▸ **What to produce**
Extract exactly those lines that lie between the start of the material and the line with "# All sizes are millimetres.", including both boundary lines and no others.
============
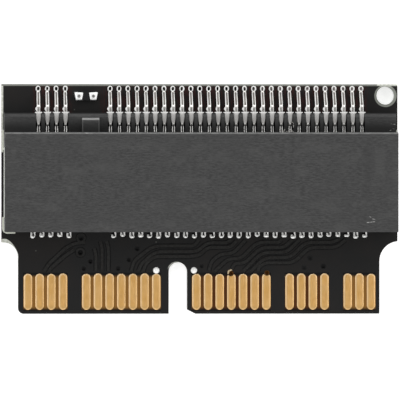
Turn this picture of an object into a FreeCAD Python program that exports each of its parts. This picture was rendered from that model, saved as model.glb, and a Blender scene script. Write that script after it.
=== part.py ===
import FreeCAD, Part
import math
import os
from types import SimpleNamespace

import Sketcher

# Adapter card: an M key module socket on a short board with a two-bank edge connector.
# Frame: origin at the centre of the board's rectangle, on its underside. +X runs along the
# connector rows, +Y points out of the socket's mouth, +Z points up through the socket.
# All sizes are millimetres.

DIMENSIONS = {
    # board outline
    "board_width": 22.1,
    "board_length": 12.8,
    "board_thickness": 0.8,
    "tongue_past_finger_left": 0.546,
    "tongue_past_finger_right": 0.47,
    "tongue_corner_radius": 0.3,
    "relief_radius_left": 0.82,
    "relief_radius_right": 1.1,
    "relief_centre_left": 3.25,
    "relief_centre_right": 3.46,
    "notch_width": 1.04,
    "notch_offset": 0.093,
    "notch_depth": 2.86,
    "notch_lead_across": 0.45,
    "notch_lead_along": 0.23,
    "corner_hole_radius": 0.5,
    "corner_hole_inset_across": 0.67,
    "corner_hole_inset_along": 0.63,
    # edge fingers
    "finger_pitch": 0.65,
    "finger_key_gap": 2.24,
    "finger_width": 0.475,
    "finger_length": 2.08,
    "finger_inset": 0.18,
    "finger_thickness": 0.04,
    "finger_window_margin": 0.03,
    # solder-filled vias
    "filled_via_past_finger": 0.16,
    "filled_via_shift": 0.14,
    "via_plug_radius": 0.18,
    "via_plug_top_radius": 0.1,
    "via_plug_height": 0.09,
    # socket housing
    "socket_setback": 6.4,
    "housing_height": 3.2,
    "housing_rear": 1.84,
    "housing_floor_front": 4.785,
    "housing_roof_front": 3.695,
    "floor_height": 1.35,
    "slot_past_contact": 0.75,
    "end_wall": 0.9,
    "slot_height": 1.0,
    "slot_end": 0.0,
    "slot_lead": 0.3,
    "floor_lead": 0.22,
    "housing_edge": 0.06,
    "rib_width": 0.95,
    "rib_front": 4.505,
    "rib_nose": 0.25,
    # contacts
    "contact_pitch": 0.5,
    "strip_width": 0.185,
    "strip_thickness": 0.12,
    "strip_bend_cut": 0.12,
    "channel_width": 0.3,
    "channel_clearance": 0.1,
    "lower_toe": 6.29,
    "lower_foot_end": 5.93,
    "lower_knee": 5.2,
    "lower_strip_height": 0.92,
    "lower_arm_root": 4.14,
    "lower_crown": 1.15,
    "lower_crown_height": 1.6,
    "lower_tip": 0.5,
    "lower_tip_height": 1.3,
    "lower_channel_depth": 0.75,
    "lower_channel_end": 0.25,
    "shoulder_width": 0.39,
    "shoulder_length": 0.09,
    "barb_width": 0.27,
    "lug_width": 0.1,
    "lug_start": 4.96,
    "lug_end": 5.14,
    "upper_toe": 2.13,
    "upper_leg": 1.66,
    "upper_strip_height": 2.6,
    "upper_arm_root": 0.3,
    "upper_crown": 1.7,
    "upper_crown_height": 2.08,
    "upper_tip": 2.35,
    "upper_tip_height": 2.42,
    "upper_channel_depth": 0.47,
    "upper_channel_end": 2.7,
    # solder round the contact feet
    "solder_width": 0.29,
    "solder_height": 0.1,
    "solder_draft": 20.0,
    "front_solder_past_toe": 0.07,
    "front_solder_length": 0.38,
    "rear_solder_past_toe": 0.08,
    "rear_solder_gap": 0.02,
    # hold-downs at the housing's ends
    "hold_down_thickness": 0.12,
    "hold_down_bend": 0.06,
    "hold_down_front": 2.85,
    "hold_down_rear": 1.01,
    "hold_down_height": 2.5,
    "hold_down_foot": 0.62,
    "hold_down_proud": 0.02,
    "hold_down_gap": 0.02,
    "land_height": 0.05,
    "land_outside": 0.11,
    "land_front": 3.85,
    "land_rear_left": 1.93,
    "land_rear_right": 1.75,
    "land_corner_radius": 0.3,
    # locating pegs
    "peg_inset": 1.9,
    "peg_along": 2.4,
    "peg_radius_left": 0.8,
    "peg_radius_right": 0.55,
    "peg_hole_clearance": 0.05,
    "peg_recess": 0.1,
    # chip resistor
    "resistor_length": 1.0,
    "resistor_width": 0.46,
    "resistor_height": 0.33,
    "resistor_offset": 0.21,
    "resistor_along": 5.72,
    "cap_length": 0.34,
    "cap_wall": 0.03,
    "resistor_solder_length": 0.15,
    "resistor_solder_height": 0.24,
}

# Fingers in each bank, as runs of (first position, fingers): one position is left empty in
# the short bank and two in the long bank.
SHORT_BANK_RUNS = ((0, 4), (5, 7))
LONG_BANK_RUNS = ((0, 7), (8, 4), (13, 3))
SHORT_BANK_PITCHES = 11
LONG_BANK_PITCHES = 15

# Contacts on each side of the key: (contacts beside the key, contacts in the main bank).
# The key takes the place of four contacts in each row.
LOWER_ROW = (4, 29)
UPPER_ROW = (5, 29)
KEY_POSITIONS = 4

LEFT = -1
RIGHT = 1


class Size:
    """A length in millimetres together with the spreadsheet expression that gives it."""

    def __init__(self, value, text):
        self.value = value
        self.text = text

    def __add__(self, other):
        other = as_size(other)
        return Size(self.value + other.value, f"({self.text} + {other.text})")

    def __sub__(self, other):
        other = as_size(other)
        return Size(self.value - other.value, f"({self.text} - {other.text})")

    def __rsub__(self, other):
        return as_size(other) - self

    def __mul__(self, other):
        other = as_size(other)
        return Size(self.value * other.value, f"({self.text} * {other.text})")

    def __truediv__(self, other):
        other = as_size(other)
        return Size(self.value / other.value, f"({self.text} / {other.text})")

    def __neg__(self):
        return self * -1

    __radd__ = __add__
    __rmul__ = __mul__


def as_size(thing):
    """Let plain numbers stand beside sizes in a formula."""
    if isinstance(thing, Size):
        return thing
    return Size(float(thing), f"({thing})")


def root(size):
    return Size(math.sqrt(size.value), f"sqrt({size.text})")


doc = FreeCAD.newDocument("adapter_card")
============
▸ **Result of this exercise**
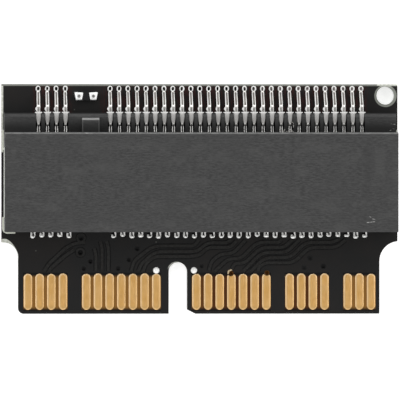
Turn this picture of an object into a FreeCAD Python program that exports each of its parts. This picture was rendered from that model, saved as model.glb, and a Blender scene script. Write that script after it.
=== part.py ===
import FreeCAD, Part
import math
import os
from types import SimpleNamespace

import Sketcher

# Adapter card: an M key module socket on a short board with a two-bank edge connector.
# Frame: origin at the centre of the board's rectangle, on its underside. +X runs along the
# connector rows, +Y points out of the socket's mouth, +Z points up through the socket.
# All sizes are millimetres.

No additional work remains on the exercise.